Safe Harbor Provision
This press release contains forward-looking statements made pursuant to the safe harbor provisions of the Private Securities Litigation Reform Act of 1995. These forward-looking statements are based on management’s current expectations and observations and involve known and unknown risks, and uncertainties or other factors not under the Company’s control, which may cause actual results, performance or achievements of the company to be materially different from the results, performance or other expectations implied by these forward-looking statements. These factors are listed from time-to-time in our filings with the Securities and Exchange Commission, including, without limitation, our Annual Report on Form 20-F for the period ended December 31, 2014 and our subsequent reports on Form 6-K. Except as required by law, we are not under any obligation, and expressly disclaim any obligation, to update or alter any forward-looking statements, whether as a result of new information, future events or otherwise.
Exhibit A
September 15, 2015
The Board of Directors
Jinpan International Limited
No. 168 Nanhai Avenue (Building No. 7)
Haikou Free Trade Zone
Haikou, Hainan Province, PRC
Dear Sirs:
Zhiyuan Li, Chairman and Chief Executive Officer of Jinpan International Limited (the “Company”) (“Mr. Li” or the “Chairman”), and Forebright Smart Connection Technology Limited (“Forebright”, together with the Chairman, the “Buyer Group”, “we” or “us”), are pleased to submit this preliminary non-binding proposal to acquire all of the outstanding shares of the Company not already owned by the Buyer Group in a going private transaction (the “Acquisition”).
We believe that our proposal provides an attractive opportunity to the Company’s public shareholders. While we have previously made to you a similar proposal on September 21, 2014 and have subsequently withdrawn such proposal due to various reasons, including changes in market conditions, we have re-evaluated the Acquisition and are fully prepared to pursue the Acquisition on a highly expedited basis.
1. The Acquisition. The Buyer Group will form an acquisition vehicle for the purpose of implementing the Acquisition. The Acquisition will be in the form of a merger of the Company with the acquisition vehicle. You should be aware that the Chairman who owns shares of the Company is interested only in pursuing this Acquisition and is not interested in selling his shares in any other transaction involving the Company.
2. Purchase Price. Based on the information available to us, we are prepared to pay US$4.50 in cash per common share in the Acquisition, in each case other than for shares held by the Buyer Group that may be rolled over to the surviving company of the Acquisition. Our proposal represents a premium of 24.3% to the Company’s closing price on September 14, 2015 and a premium of 23.3% and 16.6% to the volume-weighted average closing price during the last 5 and 20 trading days, respectively.

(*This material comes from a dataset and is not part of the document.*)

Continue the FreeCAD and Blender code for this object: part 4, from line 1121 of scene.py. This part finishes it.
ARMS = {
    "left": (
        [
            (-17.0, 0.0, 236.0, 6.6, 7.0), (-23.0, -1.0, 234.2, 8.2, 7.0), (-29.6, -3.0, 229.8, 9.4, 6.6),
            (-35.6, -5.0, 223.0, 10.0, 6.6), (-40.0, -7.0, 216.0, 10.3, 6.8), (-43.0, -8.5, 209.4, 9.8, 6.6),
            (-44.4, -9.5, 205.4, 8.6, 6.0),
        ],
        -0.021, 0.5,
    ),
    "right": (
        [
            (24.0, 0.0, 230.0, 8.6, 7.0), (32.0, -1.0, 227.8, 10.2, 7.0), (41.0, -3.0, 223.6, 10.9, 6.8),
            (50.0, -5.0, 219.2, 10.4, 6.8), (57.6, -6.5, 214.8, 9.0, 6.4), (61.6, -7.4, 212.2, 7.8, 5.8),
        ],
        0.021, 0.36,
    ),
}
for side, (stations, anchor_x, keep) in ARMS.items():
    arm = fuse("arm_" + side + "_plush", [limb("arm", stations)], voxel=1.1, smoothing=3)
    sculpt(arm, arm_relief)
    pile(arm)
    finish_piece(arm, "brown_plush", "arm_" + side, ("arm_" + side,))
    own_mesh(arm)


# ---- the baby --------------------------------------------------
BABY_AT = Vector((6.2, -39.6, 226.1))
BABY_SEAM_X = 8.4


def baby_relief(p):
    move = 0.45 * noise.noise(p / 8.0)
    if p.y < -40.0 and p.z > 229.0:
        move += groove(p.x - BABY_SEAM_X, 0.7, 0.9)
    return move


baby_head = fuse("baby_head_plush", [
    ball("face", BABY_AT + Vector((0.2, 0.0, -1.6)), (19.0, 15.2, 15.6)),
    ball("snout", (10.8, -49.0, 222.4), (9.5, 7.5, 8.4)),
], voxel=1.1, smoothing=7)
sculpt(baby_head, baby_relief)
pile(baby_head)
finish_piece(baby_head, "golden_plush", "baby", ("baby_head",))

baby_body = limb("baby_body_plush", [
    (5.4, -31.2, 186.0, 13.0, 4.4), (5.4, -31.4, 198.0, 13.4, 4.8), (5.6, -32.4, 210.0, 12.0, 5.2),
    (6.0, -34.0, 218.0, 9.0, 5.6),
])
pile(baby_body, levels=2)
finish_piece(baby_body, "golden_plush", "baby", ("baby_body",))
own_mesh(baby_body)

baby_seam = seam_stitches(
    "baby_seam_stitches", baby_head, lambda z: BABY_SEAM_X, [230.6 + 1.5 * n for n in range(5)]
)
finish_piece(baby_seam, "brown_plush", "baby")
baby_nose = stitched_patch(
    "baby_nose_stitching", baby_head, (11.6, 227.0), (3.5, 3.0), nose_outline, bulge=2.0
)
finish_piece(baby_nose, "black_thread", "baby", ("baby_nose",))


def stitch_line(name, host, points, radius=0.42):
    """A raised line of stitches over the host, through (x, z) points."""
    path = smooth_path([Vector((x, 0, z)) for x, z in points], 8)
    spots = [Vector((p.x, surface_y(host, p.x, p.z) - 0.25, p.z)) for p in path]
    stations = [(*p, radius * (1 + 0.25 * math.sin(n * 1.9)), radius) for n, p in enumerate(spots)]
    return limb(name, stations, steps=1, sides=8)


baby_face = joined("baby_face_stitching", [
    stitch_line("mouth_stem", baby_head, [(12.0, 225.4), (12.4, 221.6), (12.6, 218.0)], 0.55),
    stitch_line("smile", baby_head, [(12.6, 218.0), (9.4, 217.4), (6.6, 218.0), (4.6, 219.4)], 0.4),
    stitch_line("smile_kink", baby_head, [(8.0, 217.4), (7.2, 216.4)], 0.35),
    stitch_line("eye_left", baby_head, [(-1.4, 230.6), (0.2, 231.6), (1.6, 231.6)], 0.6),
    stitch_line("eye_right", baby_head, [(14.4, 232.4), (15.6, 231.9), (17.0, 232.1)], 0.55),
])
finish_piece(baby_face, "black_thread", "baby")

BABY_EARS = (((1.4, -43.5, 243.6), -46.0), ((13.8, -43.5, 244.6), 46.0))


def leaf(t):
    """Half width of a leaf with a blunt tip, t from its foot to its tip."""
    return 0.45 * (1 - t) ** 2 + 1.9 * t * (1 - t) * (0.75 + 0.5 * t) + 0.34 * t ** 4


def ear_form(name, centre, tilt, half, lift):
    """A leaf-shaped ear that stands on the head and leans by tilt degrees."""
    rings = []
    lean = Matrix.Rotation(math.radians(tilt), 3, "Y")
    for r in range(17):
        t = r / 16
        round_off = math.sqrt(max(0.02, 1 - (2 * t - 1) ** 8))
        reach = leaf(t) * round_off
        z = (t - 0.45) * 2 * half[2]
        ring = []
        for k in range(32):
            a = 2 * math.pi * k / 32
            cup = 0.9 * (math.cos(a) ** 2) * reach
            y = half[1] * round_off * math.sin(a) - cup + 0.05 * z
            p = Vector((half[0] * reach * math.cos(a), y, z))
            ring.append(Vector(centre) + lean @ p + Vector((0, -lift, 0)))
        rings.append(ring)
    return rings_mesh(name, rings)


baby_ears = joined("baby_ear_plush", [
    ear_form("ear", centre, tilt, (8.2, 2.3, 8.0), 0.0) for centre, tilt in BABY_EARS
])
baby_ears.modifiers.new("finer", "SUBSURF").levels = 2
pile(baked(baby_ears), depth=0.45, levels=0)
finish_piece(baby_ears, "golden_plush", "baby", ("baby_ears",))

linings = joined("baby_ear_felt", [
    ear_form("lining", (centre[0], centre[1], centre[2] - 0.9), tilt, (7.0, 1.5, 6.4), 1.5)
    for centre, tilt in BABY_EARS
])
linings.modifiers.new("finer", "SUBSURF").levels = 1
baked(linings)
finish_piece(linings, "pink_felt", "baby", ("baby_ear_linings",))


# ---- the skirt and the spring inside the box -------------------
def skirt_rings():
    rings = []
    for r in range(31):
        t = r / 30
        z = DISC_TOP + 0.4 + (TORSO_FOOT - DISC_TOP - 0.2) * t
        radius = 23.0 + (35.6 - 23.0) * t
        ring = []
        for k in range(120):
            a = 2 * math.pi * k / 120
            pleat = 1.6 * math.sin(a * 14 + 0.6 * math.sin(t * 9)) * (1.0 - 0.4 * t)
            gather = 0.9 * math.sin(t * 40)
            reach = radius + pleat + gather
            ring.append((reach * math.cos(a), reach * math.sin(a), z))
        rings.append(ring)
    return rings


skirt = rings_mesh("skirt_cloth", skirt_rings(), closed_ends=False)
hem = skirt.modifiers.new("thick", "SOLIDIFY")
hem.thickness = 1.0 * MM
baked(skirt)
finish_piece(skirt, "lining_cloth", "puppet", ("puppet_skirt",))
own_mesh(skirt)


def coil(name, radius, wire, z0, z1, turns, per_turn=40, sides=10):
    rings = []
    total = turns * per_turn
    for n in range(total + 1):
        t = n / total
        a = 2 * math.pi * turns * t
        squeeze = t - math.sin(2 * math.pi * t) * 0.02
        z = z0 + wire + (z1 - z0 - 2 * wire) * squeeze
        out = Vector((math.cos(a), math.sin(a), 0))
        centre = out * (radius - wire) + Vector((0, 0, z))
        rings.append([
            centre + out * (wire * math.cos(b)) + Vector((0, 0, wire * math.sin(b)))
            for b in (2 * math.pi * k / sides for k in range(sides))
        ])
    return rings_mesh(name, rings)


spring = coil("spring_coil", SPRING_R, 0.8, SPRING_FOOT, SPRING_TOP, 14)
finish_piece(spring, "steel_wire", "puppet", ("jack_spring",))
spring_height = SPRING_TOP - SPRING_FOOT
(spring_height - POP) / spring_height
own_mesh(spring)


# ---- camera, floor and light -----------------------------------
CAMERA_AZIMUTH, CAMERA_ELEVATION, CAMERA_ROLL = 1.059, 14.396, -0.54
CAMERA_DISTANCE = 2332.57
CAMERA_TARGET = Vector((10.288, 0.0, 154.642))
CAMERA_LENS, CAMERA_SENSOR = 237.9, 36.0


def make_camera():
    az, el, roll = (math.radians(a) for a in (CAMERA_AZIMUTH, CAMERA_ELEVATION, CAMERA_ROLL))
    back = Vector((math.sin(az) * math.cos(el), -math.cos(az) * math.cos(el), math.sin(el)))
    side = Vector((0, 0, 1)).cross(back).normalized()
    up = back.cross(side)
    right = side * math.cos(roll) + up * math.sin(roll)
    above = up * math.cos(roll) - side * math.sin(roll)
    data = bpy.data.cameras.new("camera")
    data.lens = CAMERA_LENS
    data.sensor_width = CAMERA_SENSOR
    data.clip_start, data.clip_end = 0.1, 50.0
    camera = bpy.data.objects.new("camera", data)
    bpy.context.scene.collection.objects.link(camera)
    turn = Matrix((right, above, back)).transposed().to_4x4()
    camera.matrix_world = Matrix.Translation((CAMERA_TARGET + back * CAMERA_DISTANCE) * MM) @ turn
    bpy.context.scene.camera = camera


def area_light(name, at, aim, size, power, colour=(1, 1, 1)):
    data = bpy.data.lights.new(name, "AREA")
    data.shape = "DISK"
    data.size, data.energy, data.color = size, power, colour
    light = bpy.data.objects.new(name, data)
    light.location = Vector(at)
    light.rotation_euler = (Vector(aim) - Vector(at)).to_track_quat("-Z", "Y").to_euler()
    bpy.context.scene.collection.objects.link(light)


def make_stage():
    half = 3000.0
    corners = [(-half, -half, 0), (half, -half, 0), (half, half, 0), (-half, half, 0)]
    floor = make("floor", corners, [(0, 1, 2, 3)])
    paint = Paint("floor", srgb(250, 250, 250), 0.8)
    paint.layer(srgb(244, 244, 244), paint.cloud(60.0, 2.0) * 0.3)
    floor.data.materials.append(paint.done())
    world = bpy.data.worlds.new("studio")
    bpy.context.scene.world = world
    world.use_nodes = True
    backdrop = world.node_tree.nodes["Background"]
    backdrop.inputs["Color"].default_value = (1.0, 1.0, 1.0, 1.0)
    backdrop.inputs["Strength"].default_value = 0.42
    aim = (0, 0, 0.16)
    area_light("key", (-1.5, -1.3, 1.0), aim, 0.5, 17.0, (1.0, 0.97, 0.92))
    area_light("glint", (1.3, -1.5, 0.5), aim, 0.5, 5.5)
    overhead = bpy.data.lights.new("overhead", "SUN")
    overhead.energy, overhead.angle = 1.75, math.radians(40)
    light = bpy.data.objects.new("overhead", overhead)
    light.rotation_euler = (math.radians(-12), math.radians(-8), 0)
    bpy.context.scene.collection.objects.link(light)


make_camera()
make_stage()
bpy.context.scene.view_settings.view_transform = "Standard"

3. Closing Certainty and Funding. We believe that we offer a high degree of closing certainty and are well positioned to negotiate and complete the proposed Acquisition on an expedited basis. We intend to finance the proposed Acquisition with a combination of debt and equity capital and we expect definitive commitments for the required debt and equity funding, subject to terms and conditions set forth therein, to be in place when the Definitive Agreements (as defined below) are signed.

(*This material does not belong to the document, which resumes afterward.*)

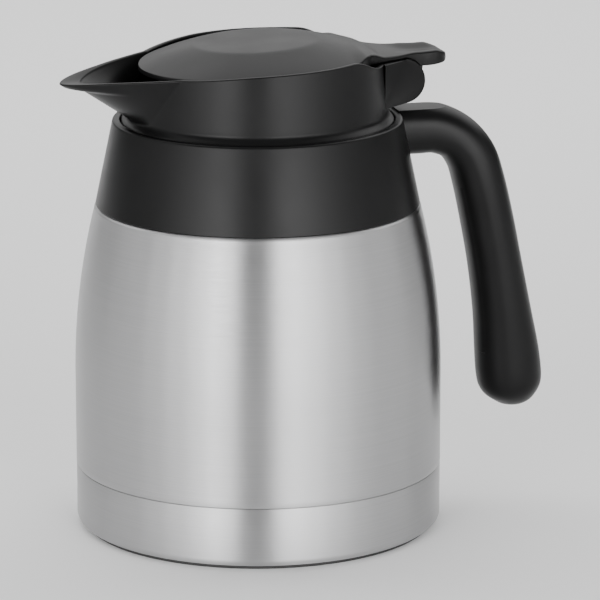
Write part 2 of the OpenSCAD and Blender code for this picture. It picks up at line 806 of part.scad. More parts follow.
// Hollow in the knuckle for the lid spring
spring_half = 3.6;
lid_spring_r = pin_r + 1;
lid_wire = 0.7;
module flip_lid() {
    color(black_c)
        difference() {
            union() {
                dome();
                difference() {
                    lever();
                    in_rim_plane()
                        translate([0, 0, -far])
                            cylinder(r = edge_in_r, h = far + 1);
                }
            }
            cross_bar(pin_x, pin_z, pin_r + run_gap, knuckle_y + 1);
            cross_bar(pin_x, pin_z, lid_spring_r + lid_wire, spring_half);
            translate([pin_x + tab_len * 0.45, 0, pin_z + tab_h + thumb_r - thumb_d])
                sphere(r = thumb_r, $fn = 128);
        }
}

module lid_liner() {
    boss_r = 6.5;
    boss_low = rim_z - (cap_z + cap_t + close_gap + pad_t);
    color(dark_c)
        in_rim_plane() {
            translate([0, 0, -seat_depth - liner_t])
                cylinder(r = edge_in_r - 0.3, h = liner_t);
            translate([-dome_shift, 0, -boss_low])
                cylinder(r = boss_r, h = boss_low - seat_depth - liner_t / 2);
        }
}

// Soft pad on the liner's boss: it meets the stem's cap
pad_t = 1.2;
module presser_pad() {
    boss_low = rim_z - (cap_z + cap_t + close_gap + pad_t);
    color(soft_c)
        in_rim_plane()
            translate([-dome_shift, 0, -boss_low - pad_t + 0.2])
                cylinder(r = 6, h = pad_t - 0.2);
}

module hinge_pin() {
    color(steel_c)
        cross_bar(pin_x, pin_z, pin_r, ear_y - 0.6);
}

module lid_spring() {
    color(steel_c)
        translate([pin_x, 0, pin_z])
            rotate([90, 0, 0])
                coil(lid_spring_r, lid_wire, 4, 0.5 - spring_half + lid_wire, spring_half - lid_wire - 0.5);
}

outer_shell();
base_cup();
inner_flask();
vacuum_plug();
getter();
foot_ring();
collar();
mouth_gasket();
neck_ring();
handle();
handle_inlay();
handle_screws();
lid_body();
stopper();
stopper_seal();
valve_guide();
valve_spring();
valve_stem();
valve_gasket();
stem_cap();
flip_lid();
lid_liner();
presser_pad();
hinge_pin();
lid_spring();
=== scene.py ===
import json
import math

import bmesh
import bpy
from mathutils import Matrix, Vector


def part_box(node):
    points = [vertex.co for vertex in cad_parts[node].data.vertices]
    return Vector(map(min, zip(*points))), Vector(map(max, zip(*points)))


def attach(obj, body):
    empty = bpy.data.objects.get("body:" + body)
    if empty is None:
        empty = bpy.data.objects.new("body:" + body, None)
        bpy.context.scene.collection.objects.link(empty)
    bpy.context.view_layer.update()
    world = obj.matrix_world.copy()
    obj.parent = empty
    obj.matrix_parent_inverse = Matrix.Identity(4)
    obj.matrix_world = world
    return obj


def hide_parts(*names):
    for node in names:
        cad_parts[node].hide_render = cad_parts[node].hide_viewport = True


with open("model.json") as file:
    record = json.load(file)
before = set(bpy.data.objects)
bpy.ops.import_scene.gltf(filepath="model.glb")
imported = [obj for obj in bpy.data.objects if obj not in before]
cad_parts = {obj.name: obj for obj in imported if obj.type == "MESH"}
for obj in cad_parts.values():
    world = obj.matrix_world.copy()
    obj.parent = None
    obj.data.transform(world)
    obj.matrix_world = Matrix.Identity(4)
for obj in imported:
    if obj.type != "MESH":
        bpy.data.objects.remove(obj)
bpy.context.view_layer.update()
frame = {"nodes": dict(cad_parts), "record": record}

# Lengths are in millimetres until a mesh is made, then in metres
MM = 0.001


def low(node, axis):
    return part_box(node)[0][axis] / MM


def high(node, axis):
    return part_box(node)[1][axis] / MM


def middle(node, axis):
    return (low(node, axis) + high(node, axis)) / 2


# Heights and radii that the frame sets
BODY_R = high("outer_shell", 1)
GROOVE_Z = low("outer_shell", 2)
NECK_TOP = high("outer_shell", 2)
SEAM_Z = low("collar", 2)
LIP_Z = high("collar", 2)
DECK_Z = high("neck_ring", 2)
RING_Z = low("neck_ring", 2)
RING_OUT_R = high("neck_ring", 1)
FOOT_TOP = low("base_cup", 2)
FOOT_R = high("foot_ring", 1)
FLANGE_R = high("lid_body", 1)
TAB_X = high("flip_lid", 0)
PIN_X = middle("hinge_pin", 0)
PIN_Z = middle("hinge_pin", 2)

# Body of steel: straight up to the belly, drawn in on one arc to the seam, then a ledge and the neck
STEEL_T = 0.8
BELLY_Z = 58.0
DRAW_IN_R = 250.0
GROOVE_W = 0.5
SEAM_EDGE = 1.6
LEDGE_W = 4.0
NECK_LOW = SEAM_Z + 11.0
NECK_R = 46.0
BASE_ROUND = 2.8
BASE_STEP = 0.1
FOOT_W = 14.0

# Collar: tapered outside, with a recess for the lid's flange and a sleeve round the steel neck
COLLAR_TAPER = 0.21
COLLAR_WALL = 2.2
RECESS_R = FLANGE_R + 0.3
WEB_T = 3.0
SLEEVE_R = NECK_R + 0.3
SLEEVE_H = 10.0

# Lid: flange on the deck, cove, tapered wall with a sloping rim, and bowl
UNDER_R = RING_OUT_R - 3.9
COVE_LOW = DECK_Z + 1.2
COVE_TOP = DECK_Z + 5.5
LID_FOOT_R = 47.6
LID_TOP_R = 45.6
LID_WALL = 1.9
RIM_Z = DECK_Z + 26.9
RIM_TILT = math.radians(2.7)
RIM_ROUND = 0.55
FLOOR_Z = DECK_Z + 6.2
FLOOR_T = 2.2
BOWL_ROUND = 1.4
POUR_R = 19.5
# Height of the rim over the deck along x, from the spout's tip to the back
RIM_LINE = [(-74, 18.7), (-71.6, 19.1), (-61.5, 20.5), (-52, 21.6), (-43, 22.5), (-36, 23.2), (-29, 24.0),
            (-22.5, 24.8), (-14, 25.7), (-2, 26.4), (8, 26.8), (17, 27.1), (26, 27.5), (60, 28.2)]

# Spout: keel in the middle, and a crease where its sides meet the wall
KEEL_Z = DECK_Z + 15.7
KEEL_X = 65.38
KEEL_SLOPE = 0.667
SIDE_POWER = 1.65
SPOUT_WALL = 3.2
SPOUT_FOOT = DECK_Z + 2.3
CREASE_LOW = 19.2
CREASE_RISE = 0.985
CREASE_SOFT = math.radians(1.3)
# Pouring lip: how far it curls out, between which heights, and how wide it is
LIP_FLARE = 4.6
LIP_FROM = KEEL_Z - 0.1
LIP_FULL = KEEL_Z + 1.5
LIP_OVER = KEEL_Z + 2.3
LIP_FADE = 0.16
LIP_MIDDLE = math.radians(1)
LIP_SPREAD = math.radians(20)

# Hinge ears on the lid's back, where the rim dips to their tops and has a notch between them
EAR_R = 8.2
EAR_Y = 12.4
EAR_T = 4.2
EAR_FLAT = 0.3
EAR_TOP = PIN_Z + EAR_R - EAR_FLAT
EAR_ROOT_X = LID_TOP_R - 3.2
EAR_ROOT_Y = 19.0
DIP_FROM = 26
DIP_TO = 40
NOTCH_FROM = math.radians(11.6)
NOTCH_TO = math.radians(10.4)
NOTCH_RISE = 5.2

# Dome of the flip lid, with a flat facet in its middle
DOME_R = LID_TOP_R - LID_WALL - 0.9
DOME_X = -0.6
DOME_END = DOME_X + DOME_R
DOME_EDGE = 4.1
DOME_DROP = 2.5
FACET_R = 23.0
FACET_H = 3.68
# Share of the side's fall that is straight, the rest being a curve
DOME_STRAIGHT = 0.72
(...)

4. Due Diligence. Skadden, Arps, Slate, Meagher & Flom LLP continues to serve as legal advisor to the Buyer Group. We and our legal advisor have significant experience in structuring and consummating transactions of this nature. We expect to complete due diligence on a highly expedited basis, and are prepared and ready to engage in the next stage of discussions.
5. Definitive Agreements. We are prepared to promptly negotiate and finalize mutually satisfactory definitive agreements with respect to the Acquisition and related transactions (the “Definitive Agreements”). The Definitive Agreements will provide for representations, warranties, covenants and conditions which are typical, customary and appropriate for transactions of this type.
6. Process. We recognize that a special committee of independent directors will be formed to evaluate the Acquisition independently before making its determination to endorse it and recommend it to you. Given the involvement of Mr. Li in the Acquisition, we appreciate that the independent members of the Board will proceed to consider the proposed Acquisition and that Mr. Li and his affiliates will recuse themselves from participating in any Board deliberations and decisions related to the Acquisition.
7. Confidentiality. We are sure you will agree that until we have executed Definitive Agreements or terminated our discussions, it is in all parties’ interests to ensure that we proceed in a strictly confidential manner, unless otherwise required by law.
8. About Forebright Smart Connection Technology Limited. Forebright is a special purpose vehicle established by Forebright New Opportunities Fund, a private equity fund managed by Forebright Capital Management Limited (“FCM”). FCM is owned and run by a group of experienced investment professionals who have already successfully completed several going private transactions involving China-based US-listed issuers in recent years, and the market valuation of these privatized companies exceeded, in aggregate, US$ 450 million.
9. No Binding Commitment. This letter constitutes only a preliminary indication of our interest, and does not constitute any binding commitment with respect to the Acquisition. A binding commitment will result only from the execution of Definitive Agreements, and then will be on terms and conditions provided in such documentation.
In closing, each of us would like to personally express our commitment to working together to bring this Acquisition to a successful and timely conclusion. Should you have any questions regarding this proposal, please do not hesitate to contact any of the undersigned at any time. We look forward to speaking with you.